When it is worth replacing a generic one

If your current nozzle falls off, needs tape to seal, clogs constantly or simply does not reach where you need it to, replacing it is justified. Workshop efficiency is often lost in small repeated annoyances. Five extra minutes spent dragging out debris by hand, repositioning a hose, or reattaching a loose accessory adds up quickly.

A better-fitting crevice nozzle will not transform your vacuum, but it will make the machine more useful in the places where workshop mess usually hides. That is often enough to improve the whole clean-up routine.

For users running mixed systems, branded hoses, or adaptors for machine ports and extraction tools, exact fit becomes even more valuable. Maker Fixer works in that compatibility-first space for a reason: small connection details are usually what decide whether a part helps or becomes drawer stock.

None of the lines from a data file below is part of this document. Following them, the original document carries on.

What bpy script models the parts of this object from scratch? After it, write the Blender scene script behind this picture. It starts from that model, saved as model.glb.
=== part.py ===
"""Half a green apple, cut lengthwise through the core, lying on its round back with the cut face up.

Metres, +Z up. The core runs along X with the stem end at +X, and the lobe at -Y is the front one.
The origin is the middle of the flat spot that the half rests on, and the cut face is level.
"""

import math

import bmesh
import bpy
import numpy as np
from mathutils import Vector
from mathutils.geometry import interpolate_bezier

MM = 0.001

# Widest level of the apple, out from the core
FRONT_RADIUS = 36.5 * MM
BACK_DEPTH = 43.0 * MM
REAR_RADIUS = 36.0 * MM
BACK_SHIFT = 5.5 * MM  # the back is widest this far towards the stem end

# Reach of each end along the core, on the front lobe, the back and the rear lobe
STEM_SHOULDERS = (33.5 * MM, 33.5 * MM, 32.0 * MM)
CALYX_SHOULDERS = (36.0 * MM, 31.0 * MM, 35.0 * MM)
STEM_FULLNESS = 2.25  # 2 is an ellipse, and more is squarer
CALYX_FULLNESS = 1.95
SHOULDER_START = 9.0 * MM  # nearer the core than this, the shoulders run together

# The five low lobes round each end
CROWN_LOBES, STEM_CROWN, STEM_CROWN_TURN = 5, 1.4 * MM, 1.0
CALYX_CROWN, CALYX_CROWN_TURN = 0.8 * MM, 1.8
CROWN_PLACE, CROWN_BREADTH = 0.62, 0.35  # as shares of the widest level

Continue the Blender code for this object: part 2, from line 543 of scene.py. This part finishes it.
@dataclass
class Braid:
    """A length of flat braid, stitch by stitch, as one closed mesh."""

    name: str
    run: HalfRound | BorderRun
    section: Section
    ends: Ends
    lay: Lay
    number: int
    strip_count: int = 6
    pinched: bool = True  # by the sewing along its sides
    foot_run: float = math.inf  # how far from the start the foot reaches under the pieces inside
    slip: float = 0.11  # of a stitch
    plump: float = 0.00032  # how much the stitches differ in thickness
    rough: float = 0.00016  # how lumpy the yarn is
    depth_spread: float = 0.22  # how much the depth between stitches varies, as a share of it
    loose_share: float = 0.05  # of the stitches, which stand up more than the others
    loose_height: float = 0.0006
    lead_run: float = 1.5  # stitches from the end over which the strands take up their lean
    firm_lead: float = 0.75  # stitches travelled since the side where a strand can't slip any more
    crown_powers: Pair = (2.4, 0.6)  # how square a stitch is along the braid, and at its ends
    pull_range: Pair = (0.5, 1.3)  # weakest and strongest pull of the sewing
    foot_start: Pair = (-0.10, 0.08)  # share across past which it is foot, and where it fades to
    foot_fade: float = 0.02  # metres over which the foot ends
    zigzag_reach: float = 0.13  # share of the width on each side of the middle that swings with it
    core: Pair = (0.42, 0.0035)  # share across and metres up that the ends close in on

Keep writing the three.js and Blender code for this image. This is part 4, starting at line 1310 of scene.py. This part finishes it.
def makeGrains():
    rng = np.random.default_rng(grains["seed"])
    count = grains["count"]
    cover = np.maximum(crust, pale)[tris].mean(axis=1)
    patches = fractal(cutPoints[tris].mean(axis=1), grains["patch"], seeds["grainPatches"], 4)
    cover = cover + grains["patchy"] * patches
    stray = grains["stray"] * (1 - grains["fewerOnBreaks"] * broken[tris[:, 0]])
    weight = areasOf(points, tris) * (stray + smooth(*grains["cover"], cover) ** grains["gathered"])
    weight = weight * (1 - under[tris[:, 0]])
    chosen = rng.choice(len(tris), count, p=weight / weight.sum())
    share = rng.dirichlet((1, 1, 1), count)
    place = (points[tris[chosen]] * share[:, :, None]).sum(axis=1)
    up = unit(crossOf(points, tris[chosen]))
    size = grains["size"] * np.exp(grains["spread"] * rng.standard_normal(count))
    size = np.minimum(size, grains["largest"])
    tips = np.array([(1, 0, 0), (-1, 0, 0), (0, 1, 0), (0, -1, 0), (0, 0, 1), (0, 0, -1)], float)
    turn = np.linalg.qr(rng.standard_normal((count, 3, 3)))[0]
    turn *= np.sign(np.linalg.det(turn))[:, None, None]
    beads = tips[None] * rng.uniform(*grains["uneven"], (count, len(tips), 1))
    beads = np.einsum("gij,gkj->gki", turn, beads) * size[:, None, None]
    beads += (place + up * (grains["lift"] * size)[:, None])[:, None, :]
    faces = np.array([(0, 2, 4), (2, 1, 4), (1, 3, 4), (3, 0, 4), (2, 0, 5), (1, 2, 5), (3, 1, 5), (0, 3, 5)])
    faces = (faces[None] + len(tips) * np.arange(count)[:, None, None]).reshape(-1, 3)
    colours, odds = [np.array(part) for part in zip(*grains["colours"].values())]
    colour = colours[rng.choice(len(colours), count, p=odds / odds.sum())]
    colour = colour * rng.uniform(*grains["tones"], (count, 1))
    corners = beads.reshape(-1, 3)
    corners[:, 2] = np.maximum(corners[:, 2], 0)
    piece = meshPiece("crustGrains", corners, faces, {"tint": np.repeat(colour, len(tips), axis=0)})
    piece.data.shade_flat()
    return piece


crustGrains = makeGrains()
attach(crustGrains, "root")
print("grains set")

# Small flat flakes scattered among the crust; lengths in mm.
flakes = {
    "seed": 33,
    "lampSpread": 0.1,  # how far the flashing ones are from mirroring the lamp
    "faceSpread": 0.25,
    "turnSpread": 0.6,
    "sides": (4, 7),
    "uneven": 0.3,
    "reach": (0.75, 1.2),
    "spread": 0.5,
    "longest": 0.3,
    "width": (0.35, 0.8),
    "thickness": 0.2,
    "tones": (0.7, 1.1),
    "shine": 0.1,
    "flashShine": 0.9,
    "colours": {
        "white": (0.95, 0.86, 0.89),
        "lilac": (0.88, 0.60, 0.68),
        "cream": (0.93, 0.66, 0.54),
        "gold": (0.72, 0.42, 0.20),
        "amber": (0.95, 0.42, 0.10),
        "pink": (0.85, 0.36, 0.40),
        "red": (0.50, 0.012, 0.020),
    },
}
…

What to check before you buy

Measure first. Check the hose or wand diameter, how the nozzle is supposed to connect, and whether you need inside or outside fitting. Think about the spaces you actually clean - shallow corners, deep gaps behind machines, channels inside cabinets, or bench edges. Then match the nozzle length and opening size to that real use.

Also be honest about your debris. If you mainly deal with fine dust, go narrower. If you pick up mixed workshop waste, leave some tolerance. If you want one nozzle that covers most jobs, avoid extremes.

The right crevice nozzle is not the most complicated one. It is the one that fits your vacuum properly, reaches the spaces that matter, and gets used often enough to keep the workshop easier to work in.